» Goal
Consider the listing below. Extract exactly the lines from the line containing "for found in" to the line containing "obj.parent = empty", both included.
--------
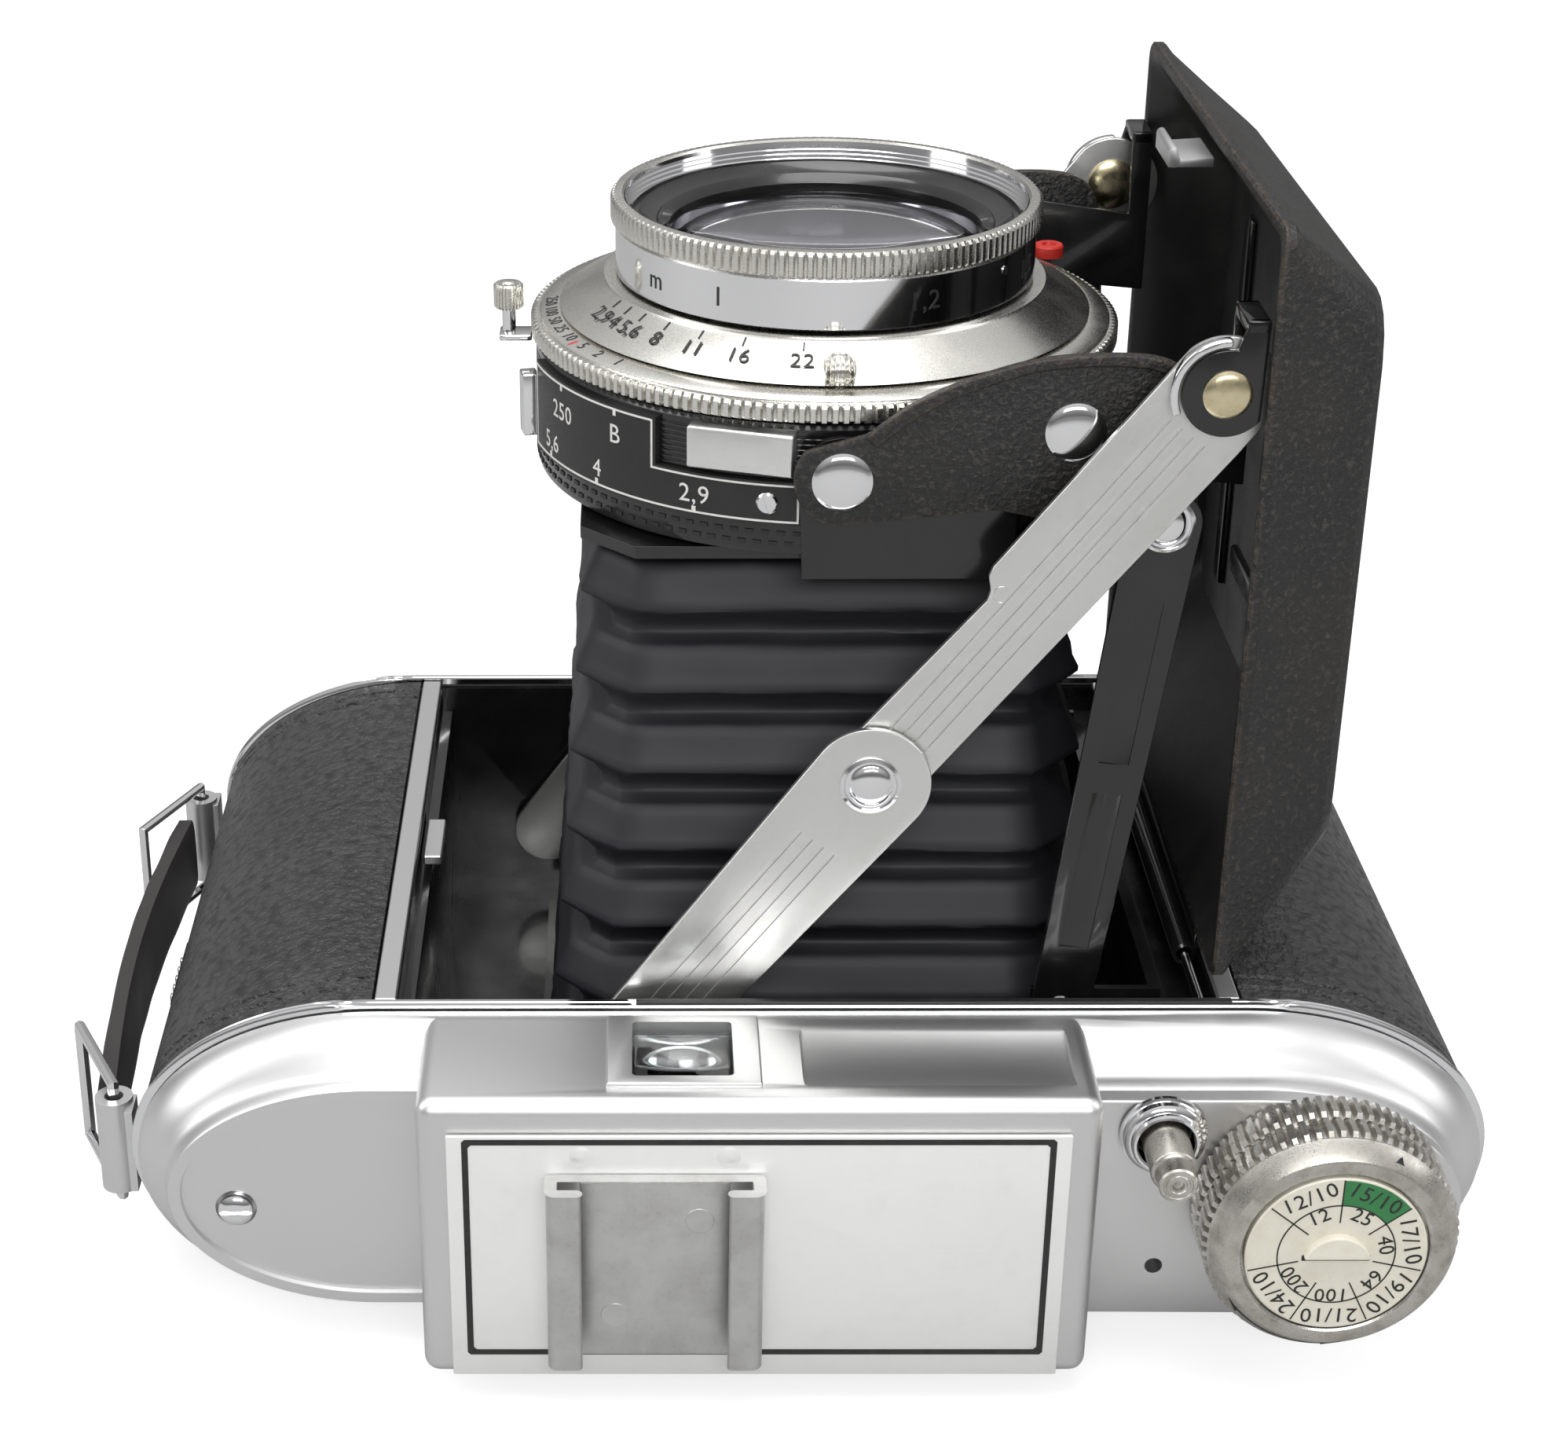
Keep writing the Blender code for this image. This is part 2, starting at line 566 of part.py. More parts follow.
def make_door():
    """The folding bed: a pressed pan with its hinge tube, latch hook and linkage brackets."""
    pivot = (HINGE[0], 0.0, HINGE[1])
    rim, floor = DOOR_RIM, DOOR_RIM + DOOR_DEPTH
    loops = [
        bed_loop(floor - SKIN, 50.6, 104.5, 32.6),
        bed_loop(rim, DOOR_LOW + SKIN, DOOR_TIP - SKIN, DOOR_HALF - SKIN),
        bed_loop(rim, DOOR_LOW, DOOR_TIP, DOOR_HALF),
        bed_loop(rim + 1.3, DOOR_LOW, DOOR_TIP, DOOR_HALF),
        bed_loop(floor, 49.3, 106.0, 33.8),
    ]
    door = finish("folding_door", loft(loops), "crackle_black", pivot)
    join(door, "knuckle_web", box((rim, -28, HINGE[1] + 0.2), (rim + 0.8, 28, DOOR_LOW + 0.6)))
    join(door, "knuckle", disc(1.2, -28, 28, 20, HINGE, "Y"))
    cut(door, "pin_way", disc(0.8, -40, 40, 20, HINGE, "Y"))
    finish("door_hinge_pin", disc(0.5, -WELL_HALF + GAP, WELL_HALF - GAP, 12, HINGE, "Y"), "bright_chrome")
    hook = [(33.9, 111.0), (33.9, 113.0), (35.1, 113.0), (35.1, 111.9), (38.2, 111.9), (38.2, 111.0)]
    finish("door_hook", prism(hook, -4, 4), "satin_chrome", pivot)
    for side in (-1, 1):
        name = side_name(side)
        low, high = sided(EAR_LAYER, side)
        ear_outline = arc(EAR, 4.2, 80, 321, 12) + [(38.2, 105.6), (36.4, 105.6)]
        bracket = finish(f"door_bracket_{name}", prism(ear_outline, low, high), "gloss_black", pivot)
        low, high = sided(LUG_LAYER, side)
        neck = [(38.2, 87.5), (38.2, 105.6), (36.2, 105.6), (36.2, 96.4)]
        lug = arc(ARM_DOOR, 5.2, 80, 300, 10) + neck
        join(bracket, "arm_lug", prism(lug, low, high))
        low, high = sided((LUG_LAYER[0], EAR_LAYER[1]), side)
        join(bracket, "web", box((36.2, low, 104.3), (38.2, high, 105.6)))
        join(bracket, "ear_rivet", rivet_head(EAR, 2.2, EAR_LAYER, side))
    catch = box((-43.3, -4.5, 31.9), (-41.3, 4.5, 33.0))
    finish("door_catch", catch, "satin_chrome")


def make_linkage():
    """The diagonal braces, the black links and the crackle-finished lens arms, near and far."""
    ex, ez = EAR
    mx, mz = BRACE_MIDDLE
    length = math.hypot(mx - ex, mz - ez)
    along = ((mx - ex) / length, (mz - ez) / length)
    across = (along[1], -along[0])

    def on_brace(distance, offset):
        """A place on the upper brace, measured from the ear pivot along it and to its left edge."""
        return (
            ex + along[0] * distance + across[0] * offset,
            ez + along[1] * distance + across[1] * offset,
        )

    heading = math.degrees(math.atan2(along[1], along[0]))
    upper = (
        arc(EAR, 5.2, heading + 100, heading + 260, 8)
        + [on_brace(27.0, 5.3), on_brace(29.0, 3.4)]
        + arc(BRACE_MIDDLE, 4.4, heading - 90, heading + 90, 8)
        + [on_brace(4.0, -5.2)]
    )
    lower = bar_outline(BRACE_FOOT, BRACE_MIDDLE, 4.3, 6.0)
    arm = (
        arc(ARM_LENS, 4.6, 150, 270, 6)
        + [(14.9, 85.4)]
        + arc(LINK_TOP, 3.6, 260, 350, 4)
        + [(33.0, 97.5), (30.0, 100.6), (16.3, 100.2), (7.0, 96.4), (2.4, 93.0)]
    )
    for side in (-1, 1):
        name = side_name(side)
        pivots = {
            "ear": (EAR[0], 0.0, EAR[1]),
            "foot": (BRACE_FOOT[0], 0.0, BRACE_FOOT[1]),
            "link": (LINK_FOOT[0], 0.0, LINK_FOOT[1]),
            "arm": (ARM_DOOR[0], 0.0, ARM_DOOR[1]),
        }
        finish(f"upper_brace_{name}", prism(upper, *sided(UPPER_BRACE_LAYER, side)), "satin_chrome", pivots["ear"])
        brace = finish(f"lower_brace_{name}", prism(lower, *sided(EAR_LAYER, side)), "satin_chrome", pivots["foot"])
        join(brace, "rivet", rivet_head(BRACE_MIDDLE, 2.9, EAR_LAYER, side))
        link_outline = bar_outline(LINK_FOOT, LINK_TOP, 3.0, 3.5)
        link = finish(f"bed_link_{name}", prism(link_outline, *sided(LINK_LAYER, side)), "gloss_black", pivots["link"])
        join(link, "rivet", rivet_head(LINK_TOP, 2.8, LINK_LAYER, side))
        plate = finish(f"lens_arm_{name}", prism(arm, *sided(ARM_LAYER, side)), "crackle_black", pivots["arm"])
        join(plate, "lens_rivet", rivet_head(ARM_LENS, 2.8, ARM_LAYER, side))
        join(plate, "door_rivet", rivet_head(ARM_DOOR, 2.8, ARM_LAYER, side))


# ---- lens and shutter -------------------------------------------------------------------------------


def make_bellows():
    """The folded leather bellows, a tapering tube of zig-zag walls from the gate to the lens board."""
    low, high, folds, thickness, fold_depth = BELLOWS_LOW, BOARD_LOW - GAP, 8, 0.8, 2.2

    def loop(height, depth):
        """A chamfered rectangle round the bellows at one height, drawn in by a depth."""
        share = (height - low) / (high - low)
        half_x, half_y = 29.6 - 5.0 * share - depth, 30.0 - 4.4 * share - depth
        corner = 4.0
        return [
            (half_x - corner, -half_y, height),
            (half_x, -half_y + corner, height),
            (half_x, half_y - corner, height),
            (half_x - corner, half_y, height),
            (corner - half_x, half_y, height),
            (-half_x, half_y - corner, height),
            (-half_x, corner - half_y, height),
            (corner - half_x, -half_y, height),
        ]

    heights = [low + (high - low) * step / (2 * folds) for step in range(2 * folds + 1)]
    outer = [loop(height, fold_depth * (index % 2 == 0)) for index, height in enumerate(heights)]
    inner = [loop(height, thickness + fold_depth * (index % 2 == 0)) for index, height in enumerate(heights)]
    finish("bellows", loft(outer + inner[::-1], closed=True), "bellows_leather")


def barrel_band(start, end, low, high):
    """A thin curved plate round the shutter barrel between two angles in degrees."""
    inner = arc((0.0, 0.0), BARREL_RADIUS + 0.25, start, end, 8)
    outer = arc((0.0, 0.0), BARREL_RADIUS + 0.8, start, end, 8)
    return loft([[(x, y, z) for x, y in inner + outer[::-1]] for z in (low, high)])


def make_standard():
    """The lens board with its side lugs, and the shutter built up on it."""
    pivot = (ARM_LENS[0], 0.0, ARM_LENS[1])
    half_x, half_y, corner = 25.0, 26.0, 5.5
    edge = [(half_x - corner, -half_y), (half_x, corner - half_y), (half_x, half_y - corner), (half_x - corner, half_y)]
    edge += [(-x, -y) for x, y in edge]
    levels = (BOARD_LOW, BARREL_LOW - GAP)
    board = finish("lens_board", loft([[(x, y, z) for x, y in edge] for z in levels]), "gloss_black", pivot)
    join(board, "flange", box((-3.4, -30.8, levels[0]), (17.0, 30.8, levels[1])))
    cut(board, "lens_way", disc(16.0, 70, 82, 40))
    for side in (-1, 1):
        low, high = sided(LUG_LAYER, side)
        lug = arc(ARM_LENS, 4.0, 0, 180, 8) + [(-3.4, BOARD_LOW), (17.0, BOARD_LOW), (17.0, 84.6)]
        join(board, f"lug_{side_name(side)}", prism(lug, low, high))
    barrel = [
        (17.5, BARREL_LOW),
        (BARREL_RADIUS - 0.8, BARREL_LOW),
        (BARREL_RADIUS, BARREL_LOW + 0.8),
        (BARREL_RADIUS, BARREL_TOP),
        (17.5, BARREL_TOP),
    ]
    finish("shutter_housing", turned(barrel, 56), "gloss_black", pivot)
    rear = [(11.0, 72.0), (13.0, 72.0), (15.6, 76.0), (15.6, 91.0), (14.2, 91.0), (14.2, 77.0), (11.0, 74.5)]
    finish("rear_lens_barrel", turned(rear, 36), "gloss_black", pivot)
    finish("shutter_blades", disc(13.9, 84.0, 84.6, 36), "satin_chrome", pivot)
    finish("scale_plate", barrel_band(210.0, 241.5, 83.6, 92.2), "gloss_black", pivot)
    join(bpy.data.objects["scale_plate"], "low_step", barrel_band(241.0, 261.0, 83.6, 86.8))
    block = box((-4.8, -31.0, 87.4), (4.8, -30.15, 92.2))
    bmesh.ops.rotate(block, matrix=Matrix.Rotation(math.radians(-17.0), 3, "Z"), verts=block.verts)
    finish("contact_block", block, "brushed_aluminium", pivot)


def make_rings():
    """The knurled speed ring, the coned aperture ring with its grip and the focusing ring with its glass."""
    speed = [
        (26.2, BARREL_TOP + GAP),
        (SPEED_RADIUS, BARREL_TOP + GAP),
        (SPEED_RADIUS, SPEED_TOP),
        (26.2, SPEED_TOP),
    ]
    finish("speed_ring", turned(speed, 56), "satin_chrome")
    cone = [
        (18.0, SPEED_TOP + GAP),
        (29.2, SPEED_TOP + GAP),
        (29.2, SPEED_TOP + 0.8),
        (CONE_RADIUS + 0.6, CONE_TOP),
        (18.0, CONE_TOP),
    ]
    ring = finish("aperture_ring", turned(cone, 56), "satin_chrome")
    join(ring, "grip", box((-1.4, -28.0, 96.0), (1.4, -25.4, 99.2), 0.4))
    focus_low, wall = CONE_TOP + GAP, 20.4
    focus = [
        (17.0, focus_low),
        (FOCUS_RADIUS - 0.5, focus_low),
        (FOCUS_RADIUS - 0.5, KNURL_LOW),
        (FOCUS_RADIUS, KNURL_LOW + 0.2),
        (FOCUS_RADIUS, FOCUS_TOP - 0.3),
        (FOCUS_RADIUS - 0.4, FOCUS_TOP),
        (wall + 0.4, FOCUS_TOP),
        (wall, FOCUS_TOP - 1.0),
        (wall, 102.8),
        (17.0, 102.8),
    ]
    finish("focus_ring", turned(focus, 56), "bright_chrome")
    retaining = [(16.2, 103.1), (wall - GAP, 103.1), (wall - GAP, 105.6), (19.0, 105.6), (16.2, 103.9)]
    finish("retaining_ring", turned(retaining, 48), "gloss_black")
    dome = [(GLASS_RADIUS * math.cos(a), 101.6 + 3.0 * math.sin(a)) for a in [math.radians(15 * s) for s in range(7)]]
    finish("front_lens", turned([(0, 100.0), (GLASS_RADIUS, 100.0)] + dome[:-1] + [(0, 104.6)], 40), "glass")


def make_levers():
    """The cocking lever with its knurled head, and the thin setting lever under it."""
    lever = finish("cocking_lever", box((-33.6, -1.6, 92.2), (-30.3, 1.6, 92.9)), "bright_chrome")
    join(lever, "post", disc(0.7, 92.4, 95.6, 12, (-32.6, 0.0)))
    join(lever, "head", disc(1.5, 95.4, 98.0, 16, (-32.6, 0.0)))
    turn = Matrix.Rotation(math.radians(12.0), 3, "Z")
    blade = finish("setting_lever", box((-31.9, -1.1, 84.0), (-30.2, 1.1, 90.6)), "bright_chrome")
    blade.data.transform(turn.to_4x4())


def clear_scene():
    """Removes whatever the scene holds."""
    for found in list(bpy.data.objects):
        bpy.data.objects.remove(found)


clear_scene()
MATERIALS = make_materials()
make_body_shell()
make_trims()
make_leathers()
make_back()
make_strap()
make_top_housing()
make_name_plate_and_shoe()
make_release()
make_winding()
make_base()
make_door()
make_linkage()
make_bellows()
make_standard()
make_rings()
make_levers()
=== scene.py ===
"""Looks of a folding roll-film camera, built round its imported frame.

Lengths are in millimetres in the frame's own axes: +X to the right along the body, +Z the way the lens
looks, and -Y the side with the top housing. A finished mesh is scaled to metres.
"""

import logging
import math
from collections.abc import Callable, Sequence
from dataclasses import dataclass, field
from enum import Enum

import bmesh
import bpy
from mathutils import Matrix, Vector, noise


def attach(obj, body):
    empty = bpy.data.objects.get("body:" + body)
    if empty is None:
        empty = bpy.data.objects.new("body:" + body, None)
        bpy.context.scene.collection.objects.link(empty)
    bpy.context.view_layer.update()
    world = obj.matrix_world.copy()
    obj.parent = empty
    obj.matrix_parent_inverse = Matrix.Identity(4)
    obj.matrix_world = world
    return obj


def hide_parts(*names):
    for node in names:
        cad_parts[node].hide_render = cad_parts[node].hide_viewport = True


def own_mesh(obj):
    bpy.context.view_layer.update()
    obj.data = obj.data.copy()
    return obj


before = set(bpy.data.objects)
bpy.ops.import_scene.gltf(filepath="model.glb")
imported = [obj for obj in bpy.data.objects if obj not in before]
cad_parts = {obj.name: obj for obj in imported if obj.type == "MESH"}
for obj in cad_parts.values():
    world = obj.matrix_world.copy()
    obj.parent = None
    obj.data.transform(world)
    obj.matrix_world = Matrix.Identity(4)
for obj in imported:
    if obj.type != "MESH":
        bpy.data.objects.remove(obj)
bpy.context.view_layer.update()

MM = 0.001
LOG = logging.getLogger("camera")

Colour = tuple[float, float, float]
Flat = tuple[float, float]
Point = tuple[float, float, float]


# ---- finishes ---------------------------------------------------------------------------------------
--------
» Result of this exercise
    for found in list(bpy.data.objects):
        bpy.data.objects.remove(found)


clear_scene()
MATERIALS = make_materials()
make_body_shell()
make_trims()
make_leathers()
make_back()
make_strap()
make_top_housing()
make_name_plate_and_shoe()
make_release()
make_winding()
make_base()
make_door()
make_linkage()
make_bellows()
make_standard()
make_rings()
make_levers()
=== scene.py ===
"""Looks of a folding roll-film camera, built round its imported frame.

Lengths are in millimetres in the frame's own axes: +X to the right along the body, +Z the way the lens
looks, and -Y the side with the top housing. A finished mesh is scaled to metres.
"""

import logging
import math
from collections.abc import Callable, Sequence
from dataclasses import dataclass, field
from enum import Enum

import bmesh
import bpy
from mathutils import Matrix, Vector, noise


def attach(obj, body):
    empty = bpy.data.objects.get("body:" + body)
    if empty is None:
        empty = bpy.data.objects.new("body:" + body, None)
        bpy.context.scene.collection.objects.link(empty)
    bpy.context.view_layer.update()
    world = obj.matrix_world.copy()
    obj.parent = empty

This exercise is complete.